◆ DATASET EXCERPT:
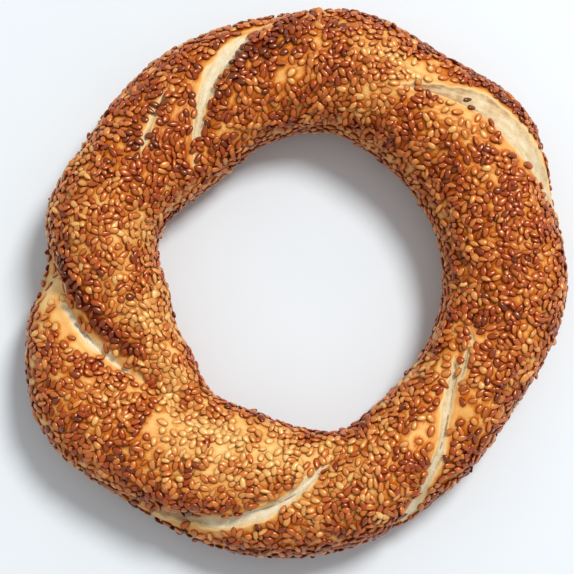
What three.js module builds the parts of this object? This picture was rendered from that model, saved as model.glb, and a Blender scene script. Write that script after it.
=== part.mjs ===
// A simit: two ropes of dough twisted together, closed into a ring, coated with sesame and baked.
// It is one solid, in millimetres with +Z up. It stands on its flat underside, with the middle of
// its outline over the origin.
//
// Two angles, in degrees, place a point on the crust:
//   around  counterclockwise about the ring's axis, seen from above, from +X;
//   over    round the bread's section: 0 at the outer edge, 90 on the crown, 180 at the hole.

import * as THREE from "three";

// Driving dimensions.
const OUTER_RADIUS = 77.1; // of the outer edge, before its swells
const HOLE_RADIUS = 43.9; // of the hole's edge, before its swells
const CROWN_HEIGHT = 31; // where the bread has its mean width
const WIDEST_HEIGHT = 13.5; // height of the section's widest line
const UNDERSIDE_REACH = 16; // how far below that line the section would reach on no tray
const SECTION_POWER = 2.2; // 2 is an ellipse, more is squarer
const CROWN_LOSS = 0.12; // height the crown gives up for each millimetre of extra width

const ROPE_TURNS = 2.5; // turns that each rope makes on its way around the ring
const STEPS_AROUND = 150;
const STEPS_OVER = 28;

// The hand-rolled shape: each swell moves an edge outwards, or the crown up, by "rise" at "at", and
// dies away over "spread" degrees to each side.
const OUTER_SWELLS = [
  { at: 1, rise: 1.8, spread: 12 },
  { at: 36, rise: 6.5, spread: 15 },
  { at: 78, rise: 3.9, spread: 18 },
  { at: 146, rise: -4.4, spread: 20 },
  { at: 176, rise: -4.3, spread: 9 },
  { at: 211, rise: 6.9, spread: 18 },
  { at: 259, rise: 2.6, spread: 24 },
  { at: 304, rise: -2.2, spread: 15 },
  { at: 328, rise: -4.3, spread: 16 },
];
const HOLE_SWELLS = [
  { at: 75, rise: 2.0, spread: 16 },
  { at: 129, rise: -6.2, spread: 25 },
  { at: 186, rise: -6.4, spread: 17 },
  { at: 214, rise: -6.6, spread: 18 },
  { at: 252, rise: -3.7, spread: 17 },
  { at: 287, rise: 2.5, spread: 12 },
  { at: 319, rise: -1.2, spread: 33 },
];
const CROWN_SWELLS = [
  { at: 62, rise: 0.9, spread: 30 },
  { at: 158, rise: 1.5, spread: 26 },
  { at: 238, rise: -0.9, spread: 24 },
  { at: 322, rise: -1.6, spread: 28 },
];

// The seams where the two ropes meet. Each crosses the crown at "crown" and runs clockwise from the
// hole to the outer edge: "pitch" is the degrees it goes around for each degree over, and "bend"
// changes that away from the crown. It is open between "from" and "to" over the section. The groove
// is "depth" deep, its floor is "crease" to each side, and its wall spreads over "lap" millimetres on
// the rope that lies on top, and over "bed" millimetres on the rope beneath.
const SEAMS = [
  { crown: 60.7, pitch: 0.581, bend: 0, from: -8, to: 96, depth: 1.6, lap: 5, bed: 4.5, crease: 5 },
  { crown: 116.3, pitch: 0.335, bend: 0, from: -5, to: 142, depth: 2.2, lap: 4, bed: 5.5, crease: 3 },
  { crown: 200.9, pitch: 0.453, bend: 0.0019, from: -15, to: 150, depth: 6.5, lap: 4, bed: 9, crease: 3 },
  { crown: 271.56, pitch: 0.321, bend: -0.0013, from: -5, to: 142, depth: 4, lap: 3.5, bed: 7, crease: 3 },
  { crown: 318.46, pitch: 0.411, bend: 0.0017, from: -5, to: 130, depth: 2, lap: 3.5, bed: 4, crease: 2 },
];
const SEAM_FADE = 22; // degrees over which a seam opens and closes

const radians = THREE.MathUtils.degToRad;
const MEAN_WIDTH = OUTER_RADIUS - HOLE_RADIUS;

// The signed angle from one bearing to another, the short way round.
function turn(from, to) {
  return THREE.MathUtils.euclideanModulo(to - from + 180, 360) - 180;
}

function swelled(radius, swells, around) {
  return swells.reduce(
    (sum, { at, rise, spread }) => sum + rise * Math.exp(-((turn(at, around) / spread) ** 2)),
    radius,
  );
}

// A cosine or sine that makes a squarer section than an ellipse's.
function squared(value) {
  return Math.sign(value) * Math.abs(value) ** (2 / SECTION_POWER);
}

// How deep the grooves are at a point of the crust that lies at the given radius from the axis.
function grooveDepth(around, over, radius, sectionRadius) {
  return SEAMS.reduce((deepest, seam) => {
    const fromCrown = over - 90;
    const line = seam.crown + seam.pitch * fromCrown + seam.bend * fromCrown ** 2;
    const slope = seam.pitch + 2 * seam.bend * fromCrown;
    const run = radius * radians(turn(line, around));
    const distance = (run * sectionRadius) / Math.hypot(sectionRadius, radius * slope);
    const rise = Math.hypot(distance, seam.crease) - seam.crease;
    const wall = distance < 0 ? seam.lap : seam.bed;
    const open =
      THREE.MathUtils.smoothstep(over, seam.from, seam.from + SEAM_FADE) *
      (1 - THREE.MathUtils.smoothstep(over, seam.to - SEAM_FADE, seam.to));
    return Math.max(deepest, seam.depth * open * Math.exp(-rise / wall));
  }, 0);
}

// The crust's point at the two angles.
function crustPoint(around, over) {
  const outer = swelled(OUTER_RADIUS, OUTER_SWELLS, around);
  const hole = swelled(HOLE_RADIUS, HOLE_SWELLS, around);
  const width = outer - hole;
  const crown = swelled(CROWN_HEIGHT, CROWN_SWELLS, around) - CROWN_LOSS * (width - MEAN_WIDTH);
  const cosine = squared(Math.cos(radians(over)));
  const sine = squared(Math.sin(radians(over)));
  const outwards = (width / 2) * cosine;
  const upwards = (sine > 0 ? crown - WIDEST_HEIGHT : UNDERSIDE_REACH) * sine;
  const middle = (outer + hole) / 2;
  const sectionRadius = Math.hypot(outwards, upwards);
  const depth = grooveDepth(around, over > 270 ? over - 360 : over, middle + outwards, sectionRadius);
  const shrink = 1 - depth / sectionRadius;
  const radius = middle + outwards * shrink;
  const height = Math.max(WIDEST_HEIGHT + upwards * shrink, 0);
  return [radius * Math.cos(radians(around)), radius * Math.sin(radians(around)), height];
}

// A closed grid of quads whose rows follow the twist, so that a seam lies along them. Once over the
// section, a row has moved on by one turn of the rope, and there it meets the start of a later row.
function breadRing() {
  const rowsInTurn = STEPS_AROUND / ROPE_TURNS;
  const index = (row, step) => {
    const laterRow = row + (step === STEPS_OVER ? rowsInTurn : 0);
    return (laterRow % STEPS_AROUND) * STEPS_OVER + (step % STEPS_OVER);
  };
  const points = [];
  const faces = [];
  for (let row = 0; row < STEPS_AROUND; row++) {
    for (let step = 0; step < STEPS_OVER; step++) {
      const turned = step / STEPS_OVER;
      points.push(...crustPoint((360 * (row + rowsInTurn * turned)) / STEPS_AROUND, 360 * turned));
      const near = [index(row, step), index(row + 1, step)];
      const far = [index(row, step + 1), index(row + 1, step + 1)];
      faces.push(near[0], near[1], far[0], near[1], far[1], far[0]);
    }
  }
  const geometry = new THREE.BufferGeometry();
  geometry.setAttribute("position", new THREE.Float32BufferAttribute(points, 3));
  geometry.setIndex(faces);
  geometry.computeBoundingBox();
  const middle = geometry.boundingBox.getCenter(new THREE.Vector3());
  geometry.translate(-middle.x, -middle.y, 0);
  geometry.computeVertexNormals();
  return geometry;
}

const crust = new THREE.MeshStandardMaterial({ color: 0xb87438, roughness: 0.5, metalness: 0 });

const bread = new THREE.Mesh(breadRing(), crust);
bread.name = "bread_ring";

const simit = new THREE.Group();
simit.add(bread);

export default simit;
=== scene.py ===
"""The looks of a simit, a twisted bread ring coated with toasted sesame.

The crust is one mesh, worked out from the CAD model's named sizes but much finer, and torn open to the
crumb along its seams. The seeds are real meshes in four pieces, from the palest to the darkest.

Shapes are worked out in millimetres, and two angles in degrees place a point on the crust:
  around  counterclockwise about the ring's axis, seen from above, from +X;
  over    round the bread's section: 0 at the outer edge, 90 on the crown, 180 at the hole.
"""

import math

import bpy
import numpy as np
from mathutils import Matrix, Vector, noise
from mathutils.kdtree import KDTree


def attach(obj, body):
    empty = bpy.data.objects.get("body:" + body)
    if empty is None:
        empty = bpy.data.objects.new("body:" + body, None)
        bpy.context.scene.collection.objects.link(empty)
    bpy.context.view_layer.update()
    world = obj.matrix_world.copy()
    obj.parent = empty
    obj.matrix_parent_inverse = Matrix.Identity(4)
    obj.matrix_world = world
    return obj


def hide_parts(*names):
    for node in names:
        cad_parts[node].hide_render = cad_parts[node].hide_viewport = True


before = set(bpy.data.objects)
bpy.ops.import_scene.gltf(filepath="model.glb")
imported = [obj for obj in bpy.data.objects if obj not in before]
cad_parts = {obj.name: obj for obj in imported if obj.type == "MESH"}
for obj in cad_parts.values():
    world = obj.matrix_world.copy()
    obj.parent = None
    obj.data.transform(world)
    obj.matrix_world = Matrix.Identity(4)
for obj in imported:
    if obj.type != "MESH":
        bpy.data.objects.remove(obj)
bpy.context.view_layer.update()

MM = 0.001
BREAD_NODE = "bread_ring"
BODY = "root"

# ---------------------------------------------------------------------------------------------------
# The bread's shape, as in the CAD model
# ---------------------------------------------------------------------------------------------------
# The two radii, the outer and hole swells and the seams' lines were fitted by another program, and many
# of the "split" and "bare" numbers started as its output.
OUTER_RADIUS = 77.1
HOLE_RADIUS = 43.9
CROWN_HEIGHT = 31.0
WIDEST_HEIGHT = 13.5
UNDERSIDE_REACH = 16.0
SECTION_POWER = 2.2
CROWN_LOSS = 0.12
MEAN_WIDTH = OUTER_RADIUS - HOLE_RADIUS
ROPE_TURNS = 2.5

# Each swell moves an edge outwards, or the crown up, by its rise, in (at, rise, spread).
OUTER_SWELLS = [(1, 1.8, 12), (36, 6.5, 15), (78, 3.9, 18), (146, -4.4, 20), (176, -4.3, 9),
                (211, 6.9, 18), (259, 2.6, 24), (304, -2.2, 15), (328, -4.3, 16)]
HOLE_SWELLS = [(75, 2.0, 16), (129, -6.2, 25), (186, -6.4, 17), (214, -6.6, 18),
               (252, -3.7, 17), (287, 2.5, 12), (319, -1.2, 33)]
CROWN_SWELLS = [(62, 0.9, 30), (158, 1.5, 26), (238, -0.9, 24), (322, -1.6, 28)]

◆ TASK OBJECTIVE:
Output exactly one stretch of the listing: from the line containing "const bread = new" through the line containing "before = set(bpy.data.objects)", both end lines included.

◆ RESPONSE:
const bread = new THREE.Mesh(breadRing(), crust);
bread.name = "bread_ring";

const simit = new THREE.Group();
simit.add(bread);

export default simit;
=== scene.py ===
"""The looks of a simit, a twisted bread ring coated with toasted sesame.

The crust is one mesh, worked out from the CAD model's named sizes but much finer, and torn open to the
crumb along its seams. The seeds are real meshes in four pieces, from the palest to the darkest.

Shapes are worked out in millimetres, and two angles in degrees place a point on the crust:
  around  counterclockwise about the ring's axis, seen from above, from +X;
  over    round the bread's section: 0 at the outer edge, 90 on the crown, 180 at the hole.
"""

import math

import bpy
import numpy as np
from mathutils import Matrix, Vector, noise
from mathutils.kdtree import KDTree


def attach(obj, body):
    empty = bpy.data.objects.get("body:" + body)
    if empty is None:
        empty = bpy.data.objects.new("body:" + body, None)
        bpy.context.scene.collection.objects.link(empty)
    bpy.context.view_layer.update()
    world = obj.matrix_world.copy()
    obj.parent = empty
    obj.matrix_parent_inverse = Matrix.Identity(4)
    obj.matrix_world = world
    return obj


def hide_parts(*names):
    for node in names:
        cad_parts[node].hide_render = cad_parts[node].hide_viewport = True


before = set(bpy.data.objects)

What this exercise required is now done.